在孟子工夫论中,除了以上一些主要的修养办法,还要注重两点:
其一,以坚持和贯彻“仁”“义”,为工夫的主要目的,也是践行工夫的方向。孟子不厌其烦地提醒世人,不要走远路,不要走错路。守着仁和义,就能让心安定下来,就能走在正确的道路上,并且这个过程既是自然的过程,也是自得的过程。其二,在“由仁行义”的过程中,只要“不失赤子之心”“惟义所在”,有些迫于外力所致而违心的诺言以及行动,是可以变通的。因为,你只要无愧于心,自得即可,外界的压力并不能影响到自己。最后,当个人的发展如果通达,就多承担一些责任,把“仁义”二宝传给更多的人;如果个人发展不顺,也不要怨天尤人,坚持“尊德乐义”,做到自洽。
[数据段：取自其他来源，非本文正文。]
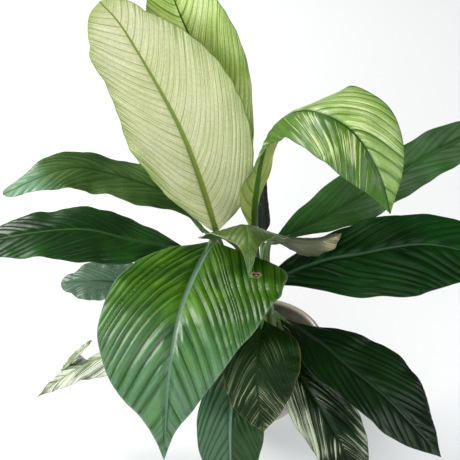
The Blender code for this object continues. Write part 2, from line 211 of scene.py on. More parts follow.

总而言之,孟子的心性之学,既是“自得之学”“为己之学”,也是“治平之学”,正如人的命运有时候往往不能所想一般,我们所能做的,就是“尽人事,听天命”。而作为“自得之学”,最重要的,就是切实在“事上磨炼”,工夫是其主体,而境界则会随着工夫的深浅随之而来。虽然说,古人有“生而知之,学而知之,困而知之”不同的天资,会在过程中有所先后,但最终,仍然是看工夫的积累,百炼成钢、铁杵磨针。